# Venice LA 12/17 & 12/18 Fish Dates



## 1st_rate_mate (Oct 12, 2004)

Looking for 2 for above dates. We stay @ Fin & Feather. Will run around $500 perhaps a little less. USCG CPTN - 20 years+ 5 way split gas; fuel; lodging; food; bait; ice. If only 1 day open due to weather you must commit to be there. Of course costs will be somewhat less. It is very rare to get 2 day weather opening this time of year. Previous offshore winter experience a must. Let me know. [email protected]


----------



## Bill Fisher (Apr 12, 2006)

i can't make those dates this year but please keep-me-in-mind if you happen to wanna do another trip like this again sometime next year.......

maybe i could help out........ i have a little bit o'offshore experience


----------



## 1st_rate_mate (Oct 12, 2004)

*Thanks Bill*

Perhaps a seasonal lump trip would be in order?

We now need 1 more to fill the crew for a little pre-christmas fellowship.
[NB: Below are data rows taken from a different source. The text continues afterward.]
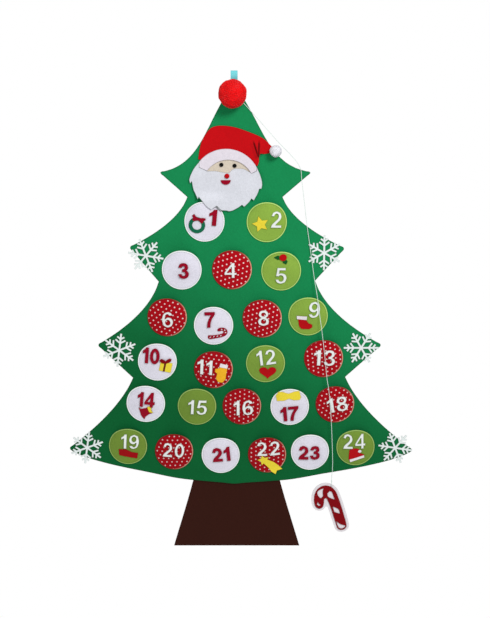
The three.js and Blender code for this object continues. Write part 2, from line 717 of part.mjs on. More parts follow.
// Felt cut in the marker's own frame, with the eyelet at its origin
function markerFelt(outline, holes, depth) {
  const fromEyelet = [-eyelet[0], -eyelet[1]];
  const shape = shapeOf(moved(outline, fromEyelet));
  for (const hole of holes) shape.holes.push(shapeOf(moved(hole, fromEyelet)));
  const geometry = new THREE.ExtrudeGeometry(shape, { depth: figureFelt, bevelEnabled: false });
  geometry.rotateX(Math.PI / 2);
  geometry.translate(0, -depth, 0);
  return geometry;
}

function caneBacking() {
  const hole = circlePoints(eyelet, eyeletRadius, 10);
  return markerFelt(caneBackingEdge(), [hole], -figureFelt / 2);
}

function caneFront() {
  const windows = caneWindows.map((window) => window.map(ofCane));
  return markerFelt(caneEdge.map(ofCane), windows, figureFelt / 2 + clearance);
}

// Volume and centre of mass of a closed geometry
function massOf(geometry) {
  const corners = geometry.index ? geometry.toNonIndexed() : geometry;
  const position = corners.attributes.position;
  const [a, b, c] = [new THREE.Vector3(), new THREE.Vector3(), new THREE.Vector3()];
  const centre = new THREE.Vector3();
  let volume = 0;
  for (let i = 0; i < position.count; i += 3) {
    a.fromBufferAttribute(position, i);
    b.fromBufferAttribute(position, i + 1);
    c.fromBufferAttribute(position, i + 2);
    const part = a.dot(new THREE.Vector3().crossVectors(b, c)) / 6;
    volume += part;
    centre.addScaledVector(a, part / 4).addScaledVector(b, part / 4).addScaledVector(c, part / 4);
  }
  return { volume, centre: centre.divideScalar(volume) };
}

// The turn that brings the centre of mass straight below the eyelet
function restingTurn(geometries) {
  const masses = geometries.map(massOf);
  const total = masses.reduce((sum, { volume }) => sum + volume, 0);
  const x = masses.reduce((sum, { volume, centre }) => sum + volume * centre.x, 0) / total;
  const z = masses.reduce((sum, { volume, centre }) => sum + volume * centre.z, 0) / total;
  return Math.atan2(x, -z);
}

// The ring of thread through the eyelet, and the knot on top of it
const knotHeight = 2 * threadRingRadius + knotRadius - knotSink;

function threadRing() {
  const ring = new THREE.TorusGeometry(threadRingRadius, threadDiameter / 2, 6, 16);
  ring.rotateY(Math.PI / 2);
  ring.translate(0, 0, threadRingRadius);
  const knot = new THREE.SphereGeometry(knotRadius, 10, 7);
  knot.rotateX(Math.PI / 2);
  knot.translate(0, 0, knotHeight);
  return union([ring, knot]);
}

// String

function stringPoints() {
  const bottom = markerPivot[1] + knotHeight + knotRadius + clearance;
  const end = [markerPivot[0], markerDepth, bottom];
  const above = [markerPivot[0], markerDepth, bottom + stringEnd];
  return [...stringPath, above, end].map(([x, depth, z]) => new THREE.Vector3(x, frontFace - depth, z));
}

// A round section swept along a smooth curve through the points
function markerString() {
  const points = stringPoints();
  const curve = new THREE.CatmullRomCurve3(points, false, 'centripetal');
  const steps = Math.round(curve.getLength() / stringStep);
  const section = new THREE.Shape(
    circlePoints([0, 0], stringDiameter / 2, stringSides).map(([x, y]) => new THREE.Vector2(x, y)),
  );
  return new THREE.ExtrudeGeometry(section, { steps, extrudePath: curve, bevelEnabled: false });
}

// Assembly

place(calendar, 'tree_panel', treePanel(), 'tree');
place(calendar, 'trunk', trunk(), 'trunk');
place(calendar, 'hanging_loop', hangingLoop(), 'ribbon');
const topBall = pompom(topPompomCentre, topPompomRadius, topPompomDepth, clearance, 20);
place(calendar, 'top_pompom', topBall, 'pompom');

pocketCentres.forEach((centre, i) => {
  const number = i + 1;
  const colour = whitePockets.includes(number) ? 'white' : greenPockets.includes(number) ? 'green' : 'red';
  place(calendar, `pocket_${String(number).padStart(2, '0')}`, pocket(centre), colour);
});
for (const { name, pocket: number, outlines, colour } of figures) {
  place(calendar, name, figure(number, outlines), colour);
}
for (const flake of snowflakes) {
  place(calendar, flake.name, snowflake(flake), 'white');
}

const onHead = 2 * clearance + headFelt;
const onBeard = 3 * clearance + 2 * headFelt;
place(calendar, 'santa_hat', hat(), 'hat');
place(calendar, 'santa_face', face(), 'face');
place(calendar, 'santa_beard', beard(), 'white');
place(calendar, 'santa_hat_brim', sheet(shapeOf(brim()), onHead, headFelt), 'white');
const onHat = onHead + hatPompomDepth;
place(calendar, 'hat_pompom', pompom(hatPompomCentre, hatPompomRadius, onHat, onHead, 14), 'white');
for (const [name, centre] of Object.entries(eyeCentres)) {
  place(calendar, name, button(centre, eyeRadius, eyeHeight, onHead), 'black');
}
place(calendar, 'santa_nose', button(noseCentre, noseRadius, noseHeight, onBeard), 'red');
place(calendar, 'santa_mouth', mouth(), 'red');

const marker = new THREE.Group();
marker.position.set(markerPivot[0], frontFace - markerDepth, markerPivot[1]);
const backing = caneBacking();
const front = caneFront();
const swinging = new THREE.Group();
swinging.rotation.y = restingTurn([backing, front]);
place(swinging, 'candy_cane_backing', backing, 'white');
place(swinging, 'candy_cane_front', front, 'red');
marker.add(swinging);
place(marker, 'marker_thread', threadRing(), 'string');
calendar.add(marker);
place(calendar, 'marker_string', markerString(), 'string');

export default calendar;
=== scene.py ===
# %% [markdown]
# # A Christmas tree calendar made of felt
#
# The real thing hangs on a wall. A green felt tree carries twenty-four round felt pockets,
# one for each day of advent, and nearly everything on it is cut from sheets of felt: the
# numbers, the small figures, the snowflakes and the bearded head. Two yarn pompoms, a
# ribbon loop and a string with a candy cane marker are the only parts that aren't.
#
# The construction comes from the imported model, which holds every piece at its real size
# and place. This lesson gives the pieces their looks, so each one here lies where its
# solid lies. Blender works in metres, so a length written in millimetres is multiplied by
# `MM`. +Z is up, and the front of the calendar faces -Y.

import math

import bmesh
import bpy
import numpy as np
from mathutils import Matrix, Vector
from mathutils import noise as wobble
from mathutils.geometry import delaunay_2d_cdt


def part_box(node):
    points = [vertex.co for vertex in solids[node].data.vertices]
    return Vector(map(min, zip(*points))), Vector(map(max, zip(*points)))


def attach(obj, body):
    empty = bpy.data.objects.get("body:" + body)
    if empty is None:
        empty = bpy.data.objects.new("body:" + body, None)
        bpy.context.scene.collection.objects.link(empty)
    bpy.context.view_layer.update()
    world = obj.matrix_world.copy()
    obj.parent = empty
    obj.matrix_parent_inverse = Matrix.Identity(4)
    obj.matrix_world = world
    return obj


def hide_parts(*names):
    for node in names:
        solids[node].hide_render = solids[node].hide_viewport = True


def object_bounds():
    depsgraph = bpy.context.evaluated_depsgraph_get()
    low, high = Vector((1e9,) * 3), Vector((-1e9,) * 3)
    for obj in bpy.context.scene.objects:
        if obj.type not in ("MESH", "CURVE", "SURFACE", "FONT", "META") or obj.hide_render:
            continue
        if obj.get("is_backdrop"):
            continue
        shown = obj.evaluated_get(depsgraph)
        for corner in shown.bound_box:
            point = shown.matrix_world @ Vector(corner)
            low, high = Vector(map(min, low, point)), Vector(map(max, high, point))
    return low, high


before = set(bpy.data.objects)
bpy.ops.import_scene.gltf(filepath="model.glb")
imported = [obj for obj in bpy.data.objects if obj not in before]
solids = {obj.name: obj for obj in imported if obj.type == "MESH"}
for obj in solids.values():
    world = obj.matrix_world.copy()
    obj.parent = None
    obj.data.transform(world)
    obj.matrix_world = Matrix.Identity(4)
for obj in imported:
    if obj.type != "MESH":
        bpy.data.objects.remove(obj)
cad_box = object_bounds()
MM = 0.001


def new_object(name, data):
    """Makes an object and puts it in the scene."""
    made = bpy.data.objects.new(name, data)
    bpy.context.scene.collection.objects.link(made)
    return made


# %% [markdown]
# ## The camera
#
# The photograph looks slightly down on the calendar. Its twenty-four pockets are equal
# circles, so their outlines in the picture give the tilt and the distance of the camera.
# The lens is stated for the long side of a 490 x 618 picture.

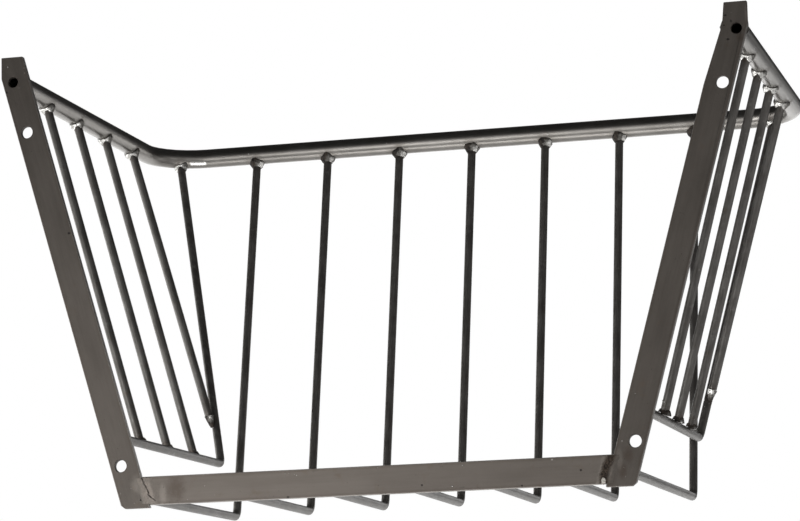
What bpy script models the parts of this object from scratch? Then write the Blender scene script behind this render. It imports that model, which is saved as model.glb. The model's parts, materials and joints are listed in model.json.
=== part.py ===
# Wall hay rack: a welded steel basket that hangs flat against a wall.
# Two leaning stiles and a bottom rail of flat bar make the back frame, a round tube bent to a U
# makes the rim, and round rods run from the rim down and back to the frame.
# Metres, +Z up. The wall is the plane Y = 0, the basket stands out towards -Y, and the origin is
# the middle of the bottom rail's wall-side face.

import math

import bmesh
import bpy
from mathutils import Matrix, Vector

LEFT = 1
RIGHT = -1
SIDES = (("left", LEFT), ("right", RIGHT))

# Stock
FLAT_WIDTH = 0.025
FLAT_THICKNESS = 0.005
FLAT_EDGE_ROUND = 0.0005
ROD_DIAMETER = 0.008
TUBE_DIAMETER = 0.019
TUBE_WALL = 0.002

# Touching pieces stand this far apart
FIT_GAP = 0.0003

# Rim: the tube's axis
RIM_HALF_WIDTH = 0.3285
RIM_DEPTH = 0.407
RIM_HEIGHT = 0.376
RIM_BEND_RADIUS = 0.050

# Back frame
FOOT_HALF_SPAN = 0.221
TUBE_OUTBOARD = 0.001
STILE_BELOW_RAIL = 0.0025
FOOT_CHAMFER = 0.003

# The stiles' upper ends were cut by hand, so the two differ a little
LEFT_STILE_ABOVE_RIM = 0.024
RIGHT_STILE_ABOVE_RIM = 0.0205
LEFT_STILE_BESIDE_TUBE = 0.0037
RIGHT_STILE_BESIDE_TUBE = 0.0022
STILE_ABOVE_RIM = {LEFT: LEFT_STILE_ABOVE_RIM, RIGHT: RIGHT_STILE_ABOVE_RIM}
STILE_BESIDE_TUBE = {LEFT: LEFT_STILE_BESIDE_TUBE, RIGHT: RIGHT_STILE_BESIDE_TUBE}

# The right stile's inner edge draws in to a neck at the rim, and is upright above it
NECK_START_BELOW_RIM = 0.050
NECK_ABOVE_RIM = 0.0014
NECK_INSET = 0.0034
NECK_TOP_WIDTH = 0.0200

# Holes in each stile
VENT_HOLE_DIAMETER = 0.0095
VENT_HOLE_OUTBOARD = 0.002
LEFT_VENT_HOLE_ABOVE_AXIS = 0.0006
RIGHT_VENT_HOLE_BELOW_AXIS = 0.0030
VENT_HOLE_ABOVE_AXIS = {LEFT: LEFT_VENT_HOLE_ABOVE_AXIS, RIGHT: -RIGHT_VENT_HOLE_BELOW_AXIS}
SCREW_HOLE_DIAMETER = 0.011
SCREW_HOLE_OUTBOARD = 0.003
LEFT_UPPER_SCREW_BELOW_RIM = 0.0465
RIGHT_UPPER_SCREW_BELOW_RIM = 0.049
UPPER_SCREW_BELOW_RIM = {LEFT: LEFT_UPPER_SCREW_BELOW_RIM, RIGHT: RIGHT_UPPER_SCREW_BELOW_RIM}
LOWER_SCREW_HEIGHT = 0.023

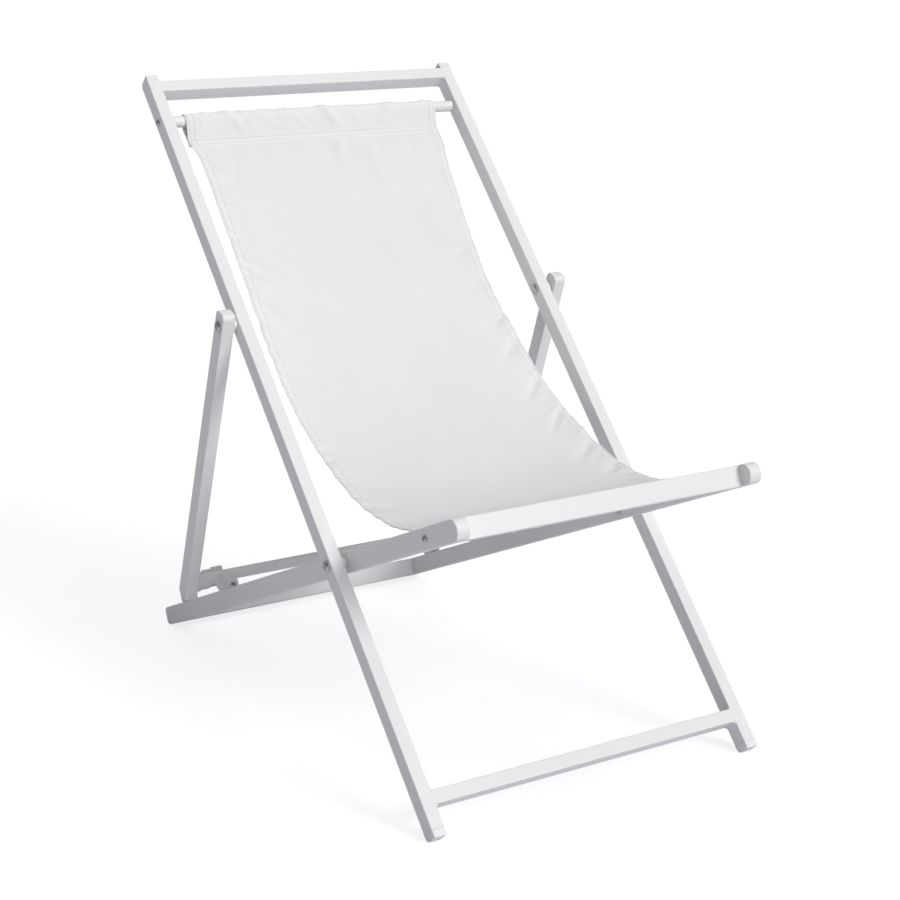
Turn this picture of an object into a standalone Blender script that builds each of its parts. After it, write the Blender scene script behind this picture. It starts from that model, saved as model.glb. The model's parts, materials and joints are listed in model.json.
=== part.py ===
"""Folding sling sun lounger: three aluminium frames, a fabric sling and plastic racks."""

import math

import bmesh
import bpy
from mathutils import Matrix, Vector

# ---------------------------------------------------------------- driving dimensions, metres
RAIL_W = 0.020                 # every frame tube, across the lounger
BACK_D = 0.026                 # back frame and prop tubes, front to rear
SEAT_D = 0.030                 # seat frame tubes, top to bottom
WALL = 0.002
EDGE_R = 0.0015                # rounding along the tubes' edges
GAP = 0.0003                   # clearance between touching pieces

BACK_OUT = 0.275               # outer face of a back rail from the middle
SPACER = 0.0075                # nylon spacer between two members
BACK_ANGLE = math.radians(46.7)
BACK_FROM = 0.031              # rail's cut ends, measured along the rail from the floor line
BACK_TO = 1.272
TOP_CAP = 0.009
CROSS_TOP = 1.250              # lower side of the top crossbar
CROSS_BOTTOM = 0.0624          # lower side of the bottom crossbar
CROSS_H = 0.020
MAIN_PIVOT = 0.4275
PROP_PIVOT = 0.829
TOP_ROD = (1.2009, -0.0155)    # along the rail, and behind its front face
ROD_R = 0.009

SEAT_FRONT = 0.313             # cut ends of the seat rails from the main pivot
SEAT_REAR = 0.697
SEAT_CAP = 0.012
FRONT_BAR = 0.3044             # front face of the front crossbar
FRONT_ROD = 0.241

PROP_ANGLE = math.radians(20.0)  # prop legs lean rearward as they go down
PROP_TOP = 0.013
PROP_END = 0.493
PROP_CAP = 0.010
PROP_ROD = 0.4762

RACK_W = 0.018
RACK_NOSE = -0.0435            # front face, from the first notch
NOTCH_R = ROD_R + GAP
PITCH = 0.0406
NOTCHES = 4
FIN_TOP = 0.041                # above the seat rail
LAND_TOP = 0.019
FIN_T = 0.0054

SLING_HALF = 0.225
SLING_T = 0.0014
SAG = (0.36, 0.38)             # how far the sling keeps its direction at the top and bottom rod

BOLT_R = 0.0035
CAP_R = 0.009                  # rounding of a cap's end, seen from the side
ROUND = (CAP_R, CAP_R)         # how a cap's edge is rounded: depth, length
CRISP = (0.0018, 0.0018)
NOSE = (0.0138, 0.0116)
PLUG = 0.014                   # how far a cap's plug goes into its tube
SHORT_PLUG = 0.006             # above the prop pivot's bolt

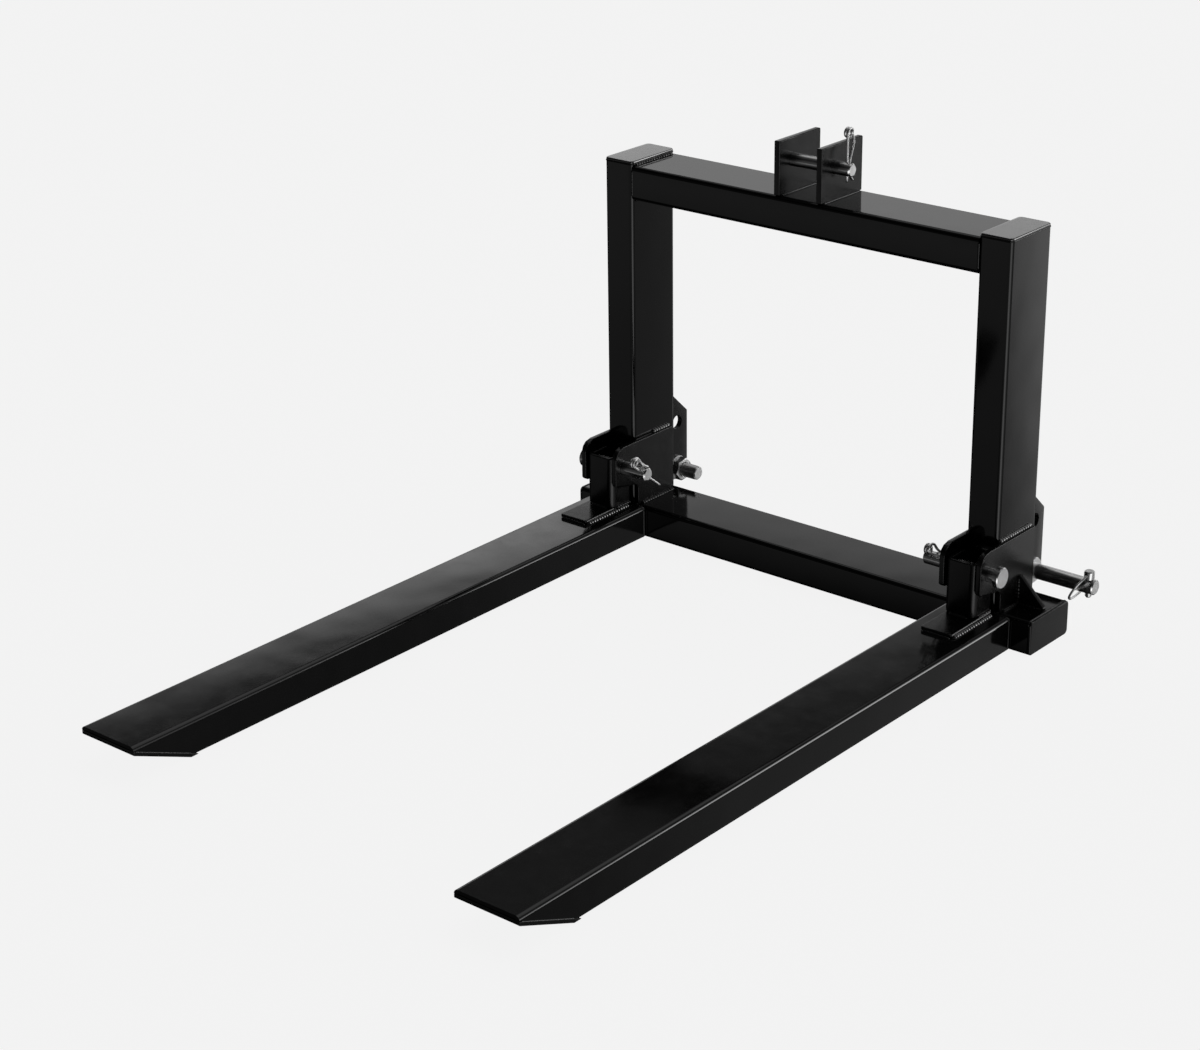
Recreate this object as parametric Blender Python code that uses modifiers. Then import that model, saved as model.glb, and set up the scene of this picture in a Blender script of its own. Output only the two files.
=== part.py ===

Just post as I am closely following.

[email protected]


----------



## Yams (Jul 16, 2008)

Curious about this for sure, so im trying to think of questions the boss (aka wife) would ask when i pitch it to her.

500 bucks should cover roughly everything outside of my own personal expense? 

Do i need my own tackle? I have quite a bit of offshore experience, but havent owned my own offshore gear in a while.

I am very interested in making the run. Never been to Venice, but its one of those places on my list to go. This sounds like a helluva trip.


----------



## scubaarchery (Oct 7, 2010)

*Any spots left*

I am interested if you have any spots left...


----------



## 1st_rate_mate (Oct 12, 2004)

*Standby*

Thankfully the trip is full and we are naturally excited. Of course the weather must cooperate but that is just part of it.

As many know things happen and plans sometimes change at the last minute.

If you are interested in standby please PM me.
This can also put you on list for future trips. We fish often.

tight lines & fair winds

jb


----------